The tensions boiled over last weekend in California, where delegates to the state Democratic convention failed to endorse a party stalwart, four-term Sen. Dianne Feinstein, over her centrist policies on issues like government spying and school vouchers. Some of the party intramural bloodshed is clearly a carryover from the Democrats' bitter 2016 political warfare between supporters of Clinton and the more progressive Vermont Sen. Bernie Sanders, whose calls for the party to move left on single-payer health care and free college tuition have echoed with the grassroots. Meanwhile, party insiders — many raised in the more centrist era of Bill Clinton — seem to cling to a 1990s playbook that calls for cautious middle-of-the-road candidates from wealthy backgrounds, the better to raise lots of money to compete.

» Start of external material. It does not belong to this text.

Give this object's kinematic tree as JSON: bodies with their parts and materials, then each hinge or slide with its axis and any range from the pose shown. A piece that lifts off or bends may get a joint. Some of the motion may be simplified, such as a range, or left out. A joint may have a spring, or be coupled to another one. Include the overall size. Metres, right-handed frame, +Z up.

In recent days, leaks have exposed that the DCCC continues to push its candidates toward the soft, soulless middle. One party memo recently leaked to the Intercept showed that — in a time of surging support for single-payer health care — the DCCC is using poll data that critics say are skewed in an effort to steer Democratic candidates away from that issue. Even more embarrassing was the release of DCCC memos from after the mass shootings in Las Vegas and again last month in Parkland, Fla., that urged Democratic candidates to not politicize the issue on Day One but to take a noncontroversial thoughts-and-prayers approach to gun violence.

The last memo hit just as the teen survivors from Marjory Stoneman Douglas High School were angrily rejecting the thoughts-and-prayers strategy and calling for immediate gun-law reforms — and electrifying the nation. That gun debate would still be mired in stalemate if the mush-mouths at Democratic HQ in Washington had their way. And that's symbolic of the broader problem — insulated party poobahs who don't seem to have a clue about the anger and energy on America's streets today … or maybe they're just afraid of that grassroots energy.

We all know that the definition of insanity is trying the same thing that failed, again and again. Thus, the Democratic Party's determination to stick to the same tired playbook that lost control of the U.S. House in 2010, the Senate in 2014, and the White House in 2016 is officially insane. The intensity of the anti-Trump resistance — people who were barely engaged in politics two years ago, now determined to knock on neighbors' doors or even run themselves if that's what it takes — is the game-changer the Democrats have been waiting for. The tired establishment can lead, follow, or get out of the way. Or put up a wall, the dumbest possible choice.

In the case of Jess King out in Lancaster, the story has a happy ending … sort of. Her good news is that when the state's congressional map was changed last month by the Pennsylvania Supreme Court in the controversial and much-ballyhooed gerrymandering case, her rival Hartman decided her prospects were better in the next district over. This week, King's candidacy was officially endorsed by Lancaster County Democrats. The bad news? The map made the new 11th District more Republican and more favorable for Smucker.

But in a year in which the political momentum is flowing against all things Trump, the longer odds don't seem to bother King. She told me that her idea is to prove to the Democrats that a new approach can win back some of the voters who defected to Trump, to show that "we have rebuilt left-wing populism." Amid a grassroots tidal wave, that kind of new thinking sounds refreshingly … not insane. Are you listening, Beltway Democrats?